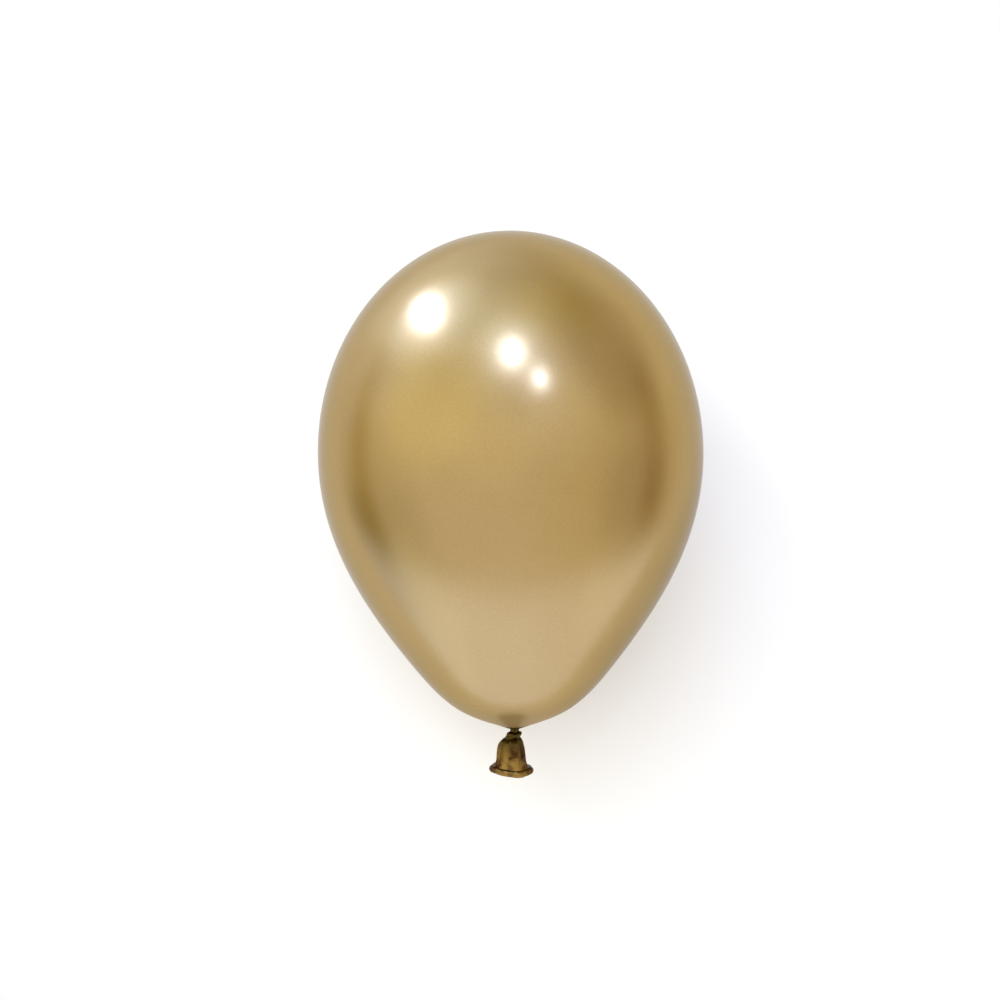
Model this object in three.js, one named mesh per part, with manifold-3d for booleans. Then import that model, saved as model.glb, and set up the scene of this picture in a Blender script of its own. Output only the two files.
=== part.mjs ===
import * as THREE from 'three';
import { mergeVertices } from 'three/addons/utils/BufferGeometryUtils.js';
import Module from 'manifold-3d';

// A latex balloon with a metallic finish, blown up, tied and lying on its side.
// Millimetres, +Z up. The crown points along +Y and the tail along -Y. The origin is the
// centre of the small flat on the belly that the balloon lies on.
//
// The form is worked out about the balloon's own axis first: x and z lie across the axis,
// y runs along it towards the crown, and y = 0 is the widest ring.

// Body, along its own axis
const BODY_DIAMETER = 280;
const CROWN_HEIGHT = 161; // widest ring to the crown
const SHOULDER_DROP = 201; // widest ring to the neck

// Side of the body below the widest ring: across as shares of its radius, down as shares of
// its drop. The flank is where the round belly turns into the hollow sweep to the neck.
const BELLY_PULL = new THREE.Vector2(0.79, 0.534);
const FLANK = new THREE.Vector2(0.547, 0.748);
const FOOT_START = new THREE.Vector2(0.346, 0.925);
const FOOT_PULL = new THREE.Vector2(0.281, 0.948);

// Flat on the belly: how much of the round it takes away
const FLAT_DEPTH = 1.5;

// Tail, down its own axis from the neck
const STALK_DIAMETER = 6;
const STALK_LENGTH = 2; // bare stalk, from the neck to the knot's highest edge
const KNOT_DIAMETER = 11.6;
const KNOT_STRAND = 3.8; // thickness of the film roll that is tied round
const KNOT_CLIMB = 1.4; // how far each turn of the knot climbs from its middle
const BELL_DIAMETER = 20.4;
const BELL_LENGTH = 16.1; // from inside the knot to where the bell's side runs straight
const BELL_WALL = 0.8; // gathered film, not stretched
const LIP_DIAMETER = 30.4;
const FLARE_LENGTH = 8.3; // from the bell's straight side to the middle of the rolled lip
const LIP_BEAD = 4.4; // thickness of the rolled lip

// Where the bell starts: inside the knot, by a share of the knot's strand, and as wide as a
// share of the stalk
const BELL_START_IN_KNOT = 0.2;
const BELL_START_SHARE = 1.15;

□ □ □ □

→ **WHAT IS ASKED**
Please repeat the listing above in full and exactly.

→ **WRITTEN RESPONSE**
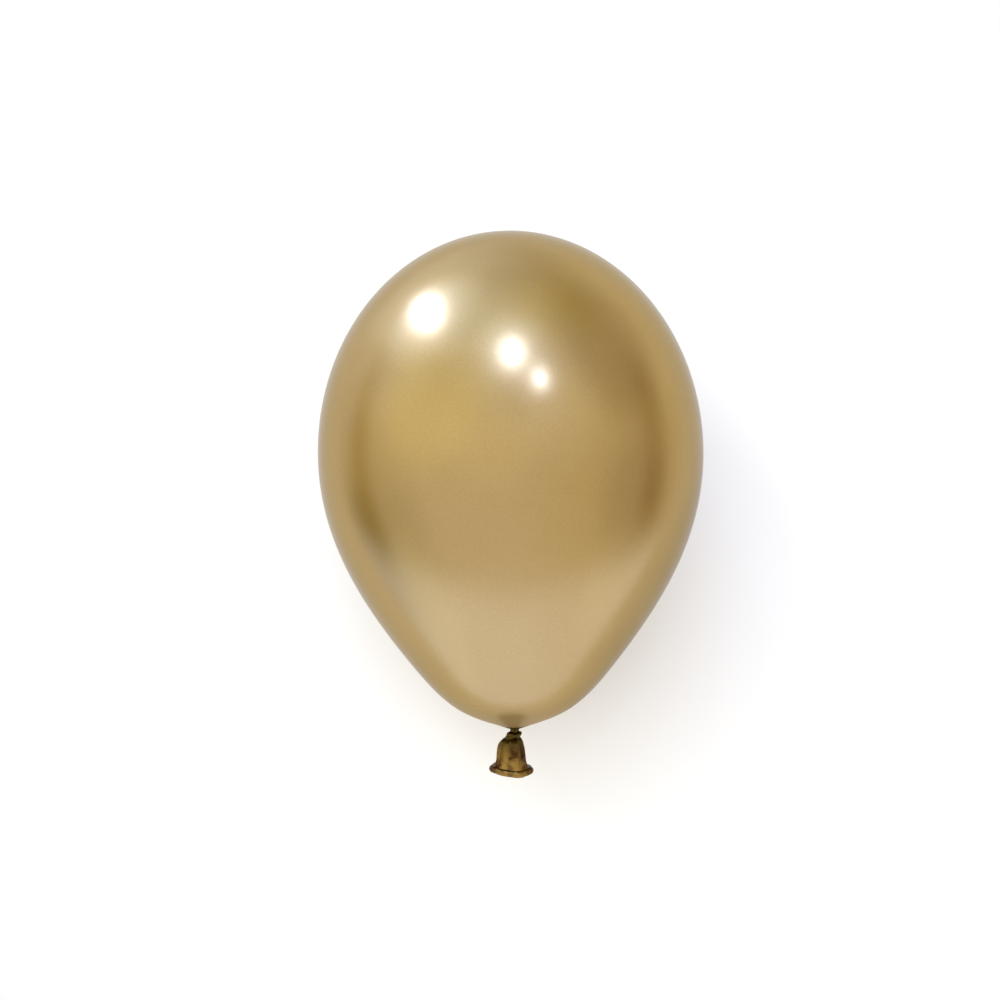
Model this object in three.js, one named mesh per part, with manifold-3d for booleans. Then import that model, saved as model.glb, and set up the scene of this picture in a Blender script of its own. Output only the two files.
=== part.mjs ===
import * as THREE from 'three';
import { mergeVertices } from 'three/addons/utils/BufferGeometryUtils.js';
import Module from 'manifold-3d';

// A latex balloon with a metallic finish, blown up, tied and lying on its side.
// Millimetres, +Z up. The crown points along +Y and the tail along -Y. The origin is the
// centre of the small flat on the belly that the balloon lies on.
//
// The form is worked out about the balloon's own axis first: x and z lie across the axis,
// y runs along it towards the crown, and y = 0 is the widest ring.

// Body, along its own axis
const BODY_DIAMETER = 280;
const CROWN_HEIGHT = 161; // widest ring to the crown
const SHOULDER_DROP = 201; // widest ring to the neck

// Side of the body below the widest ring: across as shares of its radius, down as shares of
// its drop. The flank is where the round belly turns into the hollow sweep to the neck.
const BELLY_PULL = new THREE.Vector2(0.79, 0.534);
const FLANK = new THREE.Vector2(0.547, 0.748);
const FOOT_START = new THREE.Vector2(0.346, 0.925);
const FOOT_PULL = new THREE.Vector2(0.281, 0.948);

// Flat on the belly: how much of the round it takes away
const FLAT_DEPTH = 1.5;

// Tail, down its own axis from the neck
const STALK_DIAMETER = 6;
const STALK_LENGTH = 2; // bare stalk, from the neck to the knot's highest edge
const KNOT_DIAMETER = 11.6;
const KNOT_STRAND = 3.8; // thickness of the film roll that is tied round
const KNOT_CLIMB = 1.4; // how far each turn of the knot climbs from its middle
const BELL_DIAMETER = 20.4;
const BELL_LENGTH = 16.1; // from inside the knot to where the bell's side runs straight
const BELL_WALL = 0.8; // gathered film, not stretched
const LIP_DIAMETER = 30.4;
const FLARE_LENGTH = 8.3; // from the bell's straight side to the middle of the rolled lip
const LIP_BEAD = 4.4; // thickness of the rolled lip

// Where the bell starts: inside the knot, by a share of the knot's strand, and as wide as a
// share of the stalk
const BELL_START_IN_KNOT = 0.2;
const BELL_START_SHARE = 1.15;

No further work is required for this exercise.